■特约撰稿人 郑曾洋
姑姑给父母亲送来了几盒月饼,说是广州的肉松月饼,掰一牙儿放入口中,味道果然跟平常吃惯了的不一样。不过说实在的,我还是喜欢小时候的五仁月饼。
小时候,也许是因为家里穷,除了盼过年,就是盼中秋。盼过年是因为过年可以吃肉,盼中秋自然是因为中秋可以吃上美味的月饼。
家在农村,农村的秋天,天空显得空旷高远,颜色是醉人的蓝,蓝得似乎能滴下水来,美得像童话一样。比童话更美的,是那金黄的田野,虽谈不上到处瓜果飘香,但如果说到处都能找到好吃的一点都不夸张。绵软劲道的嫩毛豆、爽滑甜糯的嫩玉米是儿时记忆里难以抹去的美味,甜香的煮花生,喷香的烤红薯,更是让人现在回想起来仍不禁垂涎欲滴。中秋月圆夜,金黄色的圆月爬上天空,跟着大人一起从地里回到家里,在银白的月光下煮上一锅毛豆角、嫩花生,或者在锅灶里烤上几根红薯,美美地吃起来,那美味儿至今难忘。
不过比较起来,秋味儿最浓最美的,还是月饼。对,就是那种酥皮五仁的月饼,圆圆的扁扁的,外面是一层一层半透明的皮儿,大约六七层吧。然后渐入佳境,细碎的花生、核桃,还有芝麻、葵花子仁、杏仁,被青丝红丝缠绕在一起,各种的香甜,几乎都让舌头分辨不出彼此,环绕成幸福的感觉。
这美味的酥皮月饼自然不是我家买来的,而是姑姑送来的。姑父是工人,家里条件好,中秋节前一般是初二就会给我家送来月饼。那个时候我最盼望的就是姑姑来,姑姑一来,我就会跑老大远接住她,更准确地说是接住她的篮子,里面有我盼了好久的酥皮月饼。月饼用专用的糕点纸包成正方形,上面再覆上一张嫦娥奔月的装潢纸,用绳子捆扎,最后打个十字花。不过,月饼不是随便就能吃的,因为父母还要用姑姑送来的月饼去姥姥家走亲戚,往往给我家留下没几块,还要一直放到八月十五那天晚上才能吃。
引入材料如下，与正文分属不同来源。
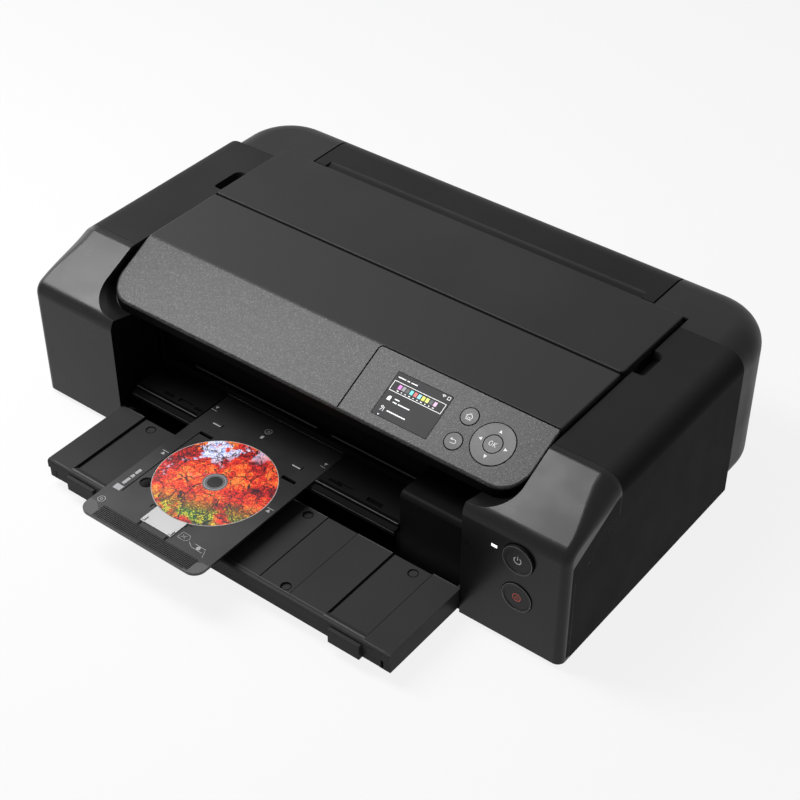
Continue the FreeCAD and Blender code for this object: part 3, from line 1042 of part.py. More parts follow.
def carriage_and_belt():
    x0, x1 = "(CarriageX - CarriageWidth / 2)", "(CarriageX + CarriageWidth / 2)"
    y0, y1 = "CarriageFrontY", "(CarriageFrontY + CarriageDepth)"
    block = box("carriage_block", x0, x1, y0, y1, "CarriageBottom", "CarriageTop")
    bay = box("carriage_bay", x0 + " + 3", x1 + " - 3", y0 + " + 3", y0 + " + TankDepth + 5",
              "CarriageBottom + 5", "CarriageTop + 1")
    bore = rod("carriage_bore", "x", (x0 + " - 1", "ShaftY", "ShaftZ"), "ShaftRadius + RunFit",
               "CarriageWidth + 2")
    clamp = box("belt_clamp", "CarriageX - 8", "CarriageX + 8", "ShaftY + 4",
                BELT_Y + " + PulleyWidth", "CarriageTop - 1",
                "BeltZ - PulleyRadius - BeltThick - FitGap")
    finish(cut("carriage_cut", fuse("carriage_set", block, clamp), bay, bore), "carriage")
    tanks = []
    for index in range(int(dim("TankCount"))):
        x = "%s + 3 + (CarriageWidth - 6 - TankPitch * TankCount) / 2 + %d * TankPitch" % (x0,
                                                                                        index)
        tanks.append(box("tank_%d" % index, x + " + (TankPitch - TankWidth) / 2",
                         x + " + (TankPitch + TankWidth) / 2", y0 + " + 4",
                         y0 + " + 4 + TankDepth", "CarriageBottom + 5", "CarriageBottom + 5 + TankHeight"))
    finish(group("tanks", *tanks), "ink_tanks")
    finish(box("head", "CarriageX - HeadWidth / 2", "CarriageX + HeadWidth / 2", y0 + " + 22",
               y0 + " + 66", "CarriageBottom - 2", "CarriageBottom"), "print_head")

    pulleys = []
    for word, x in (("drive", "BeltX"), ("idler", "-BeltX")):
        wheel = rod(word + "_wheel", "y", (x, BELT_Y, "BeltZ"), "PulleyRadius", "PulleyWidth")
        start = BELT_Y
        spindle = rod(word + "_spindle", "y", (x, start, "BeltZ"), "2.12", "PulleyWidth + 3")
        dish = rod(word + "_dish", "y", (x, BELT_Y + " - 1", "BeltZ"), "PulleyRadius - 3", "2")
        mark = box(word + "_mark", x + " - 0.8", x + " + 0.8", BELT_Y + " - 1", BELT_Y + " + 3",
                   "BeltZ + 2.5", "BeltZ + PulleyRadius - 1")
        finish(cut(word + "_pulley_body", fuse(word + "_pulley_set", wheel, spindle), dish, mark),
               word + "_pulley")
    lanes = []
    for inset, tag in (("0", "outer"), ("BeltThick", "inner")):
        radius = "PulleyRadius + FitGap + BeltThick - (%s)" % inset
        ends = [rod("belt_end", "y", (x, BELT_Y + " + 1", "BeltZ"), radius, "PulleyWidth - 2")
                for x in ("BeltX", "-BeltX")]
        span = box("belt_span", "-BeltX", "BeltX", BELT_Y + " + 1",
                   BELT_Y + " + PulleyWidth - 1", "BeltZ - (%s)" % radius,
                   "BeltZ + (%s)" % radius)
        lanes.append(fuse("belt_" + tag, span, *ends))
    finish(cut("belt_loop", lanes[0], lanes[1]), "drive_belt")
    finish(rod("motor_can", "y", ("BeltX", "RailY + RailThick + 0.1", "BeltZ"), "MotorRadius",
               "MotorLength"), "carriage_motor")
    finish(box("strip", "-FrameX + FrameThick", "FrameX - FrameThick", "ShaftY - 4",
               "ShaftY - 3.6", "CarriageTop + 2", "CarriageTop + 10"), "encoder_strip")


carriage_and_belt()


def rollers():
    roll = rod("feed_roll", "x", ("-RollerLength / 2", "RollerY", ROLLER_Z), "RollerRadius",
               "RollerLength")
    journal = rod("feed_journal", "x", ("-FrameX - 10", "RollerY", ROLLER_Z), "RollerPin",
                  "FrameX * 2 + 11")
    finish(fuse("feed_roller_body", roll, journal), "feed_roller")
    roll = rod("out_roll", "x", ("-RollerLength / 2", "OutRollerY", OUT_ROLLER_Z),
               "OutRollerRadius", "RollerLength")
    journal = rod("out_journal", "x", ("-FrameX - 1", "OutRollerY", OUT_ROLLER_Z), "RollerPin",
                  "FrameX * 2 + 2")
    finish(fuse("out_roller_body", roll, journal), "output_roller")
    parts = [rod("pinch_shaft", "x", ("-FrameX + 0.2", "RollerY", PINCH_Z), "1.5",
                 "FrameX * 2 - 0.4")]
    for index in range(int(dim("PinchCount"))):
        x = "(%d - (PinchCount - 1) / 2) * PinchPitch - PinchWidth / 2" % index
        parts.append(rod("pinch_roll", "x", (x, "RollerY", PINCH_Z), "PinchRadius", "PinchWidth"))
    finish(fuse("pinch_body", *parts), "pinch_rollers")
    gear = toothed_wheel("feed_gear_body", "GearTeeth", 0, "-FrameX - 2 - GearWidth", "RollerY",
                         ROLLER_Z, "RollerPin")
    finish_gear(gear, "feed_gear", "RollerY")
    pinion = toothed_wheel("pinion_body", "PinionTeeth", 1, "-FrameX - 2 - GearWidth", MOTOR_Y,
                           ROLLER_Z, "1.5")
    finish_gear(pinion, "motor_pinion", MOTOR_Y)
    can = rod("feed_motor_can", "x", ("-FrameX + FrameThick + 0.1", MOTOR_Y, ROLLER_Z),
              "MotorRadius", "MotorLength")
    stub = rod("feed_motor_stub", "x", ("-FrameX - 8", MOTOR_Y, ROLLER_Z), "1.42", "12")
    finish(fuse("feed_motor_body", can, stub), "feed_motor")


def finish_gear(obj, label, y):
    obj.Label = label
    obj.setExpression("Placement.Base.y", bound("(%s) + %s" % (y, FRONT_Y)))
    SUB_PARTS.append(obj)


rollers()


def boards():
    front = "(RollerY + RollerRadius + FitGap * 4)"
    back = "(FrameRearY - FrameThick - 6)"
    cage = box("supply_cage", "-FrameX + 48", "-FrameX + 168", front, back, FLOOR,
               FLOOR + " + 46")
    slots = [box("supply_slot", "-FrameX + %d" % (58 + 12 * index),
                 "-FrameX + %d" % (64 + 12 * index), front + " + 7", back + " - 7",
                 FLOOR + " + 44", FLOOR + " + 50") for index in range(8)]
    finish(cut("supply_body", cage, *slots), "power_supply")
    low = "(%s + 6)" % FLOOR
    depth = "(%s - %s)" % (back, front)
    left = "(FrameX - 216)"
    parts = [box("board_plate", left, "FrameX - 26", front, back, low, low + " + 1.6")]
    for x, y, w, d, t in (("20", "0.2", "26", "0.45", "2"), ("70", "0.25", "18", "0.3", "2"),
                          ("100", "0.15", "40", "0.2", "9"), ("150", "0.4", "14", "0.4", "12")):
        parts.append(box("board_chip", "%s + %s" % (left, x), "%s + %s + %s" % (left, x, w),
                         "%s + %s * %s" % (front, y, depth),
                         "%s + (%s + %s) * %s" % (front, y, d, depth), low + " + 1",
                         low + " + 1.6 + " + t))
    for x in (left + " + 6", "FrameX - 32"):
        for y in (front + " + 4", back + " - 4"):
            parts.append(rod("board_post", "z", (x, y, FLOOR), "2.5", "7"))
    finish(fuse("board_body", *parts), "main_board")


boards()


# ---------------------------------------------------------------- checks and export
doc.recompute()
faults = [o.Name for o in doc.Objects if "Invalid" in o.State or "Error" in o.State]
for part in SUB_PARTS:
    if part.Shape.isNull() or not part.Shape.isValid() or not part.Shape.Solids:
        faults.append(part.Label)
if faults:
    raise ValueError("sub-parts need attention: %s" % ", ".join(sorted(set(faults))))
os.makedirs("parts", exist_ok=True)
for part in SUB_PARTS:
    part.Shape.exportStep("parts/%s.step" % part.Label)
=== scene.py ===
import bpy
import bmesh
import math
from mathutils import Vector, Matrix


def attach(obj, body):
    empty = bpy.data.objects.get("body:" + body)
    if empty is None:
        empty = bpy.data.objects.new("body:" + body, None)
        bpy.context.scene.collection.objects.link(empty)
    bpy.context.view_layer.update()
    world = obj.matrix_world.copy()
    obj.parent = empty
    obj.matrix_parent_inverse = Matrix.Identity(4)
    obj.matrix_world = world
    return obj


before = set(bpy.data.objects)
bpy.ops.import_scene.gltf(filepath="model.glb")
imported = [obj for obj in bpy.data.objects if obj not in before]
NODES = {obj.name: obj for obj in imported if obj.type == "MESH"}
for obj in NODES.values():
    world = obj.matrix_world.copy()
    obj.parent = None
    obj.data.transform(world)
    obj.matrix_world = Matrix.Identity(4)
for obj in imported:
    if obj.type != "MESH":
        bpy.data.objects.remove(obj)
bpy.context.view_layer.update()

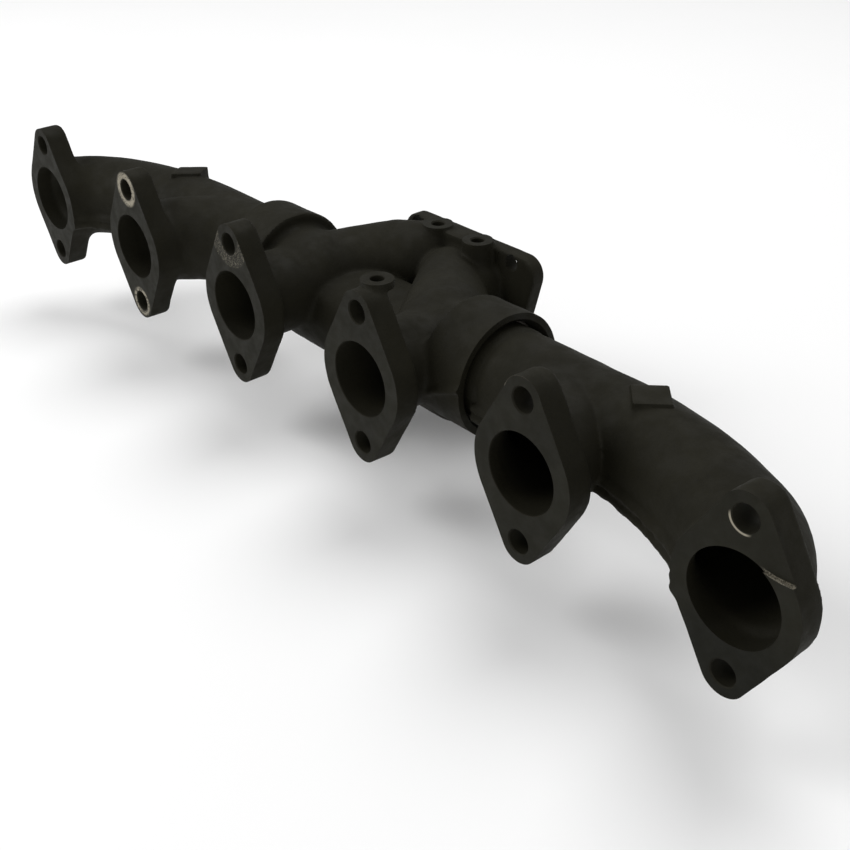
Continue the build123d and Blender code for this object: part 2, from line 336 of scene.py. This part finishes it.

记忆里,有好几次是八月十五晚上在院子里剥玉米累了烦了困了,父亲一句“吃月饼啦”,让我立刻困意全消,揉揉眼蹦起来跑到屋里去吃日思夜想的月饼。小心翼翼地吃着月饼,碎渣渣也舍不得落在地上,所以吃的时候用另一只手接着。先吃外皮的油酥,一层一层地,品咂着滋味儿,再小口吃五仁的甜香。最后,舔舔手指上的碎屑,意犹未尽。
月饼一般是一人一块的。但母亲每次都把她那块留给我和弟弟吃,她说她不爱吃甜的。我当时很纳闷,竟然还有不爱吃甜的人,这个人竟还是我的母亲!那时候脑子简单,从来不去想那么多,既然母亲不爱吃,那我就帮她吃,所以我毫不客气地把母亲分给我的月饼吃掉了,长大了才知道自己竟然那么蠢!
后来,我参加了工作,能自己挣钱了,家里的生活也变得越来越像月饼一样甜美。每逢中秋,我就给家里买美味的月饼。月饼的种类也比以前多了好多,除了五仁的,还有豆沙的、枣泥的、凤梨的、哈密瓜的……现在还有肉松的月饼。一种种月饼,连接了过去和现在,把岁月煨成一杯香醇的酒。
又逢中秋,拿起一小块月饼放入口中,品尝着月饼的味道,品尝着过去和现在的岁月,感慨今天的日子就像这月饼一样甜美。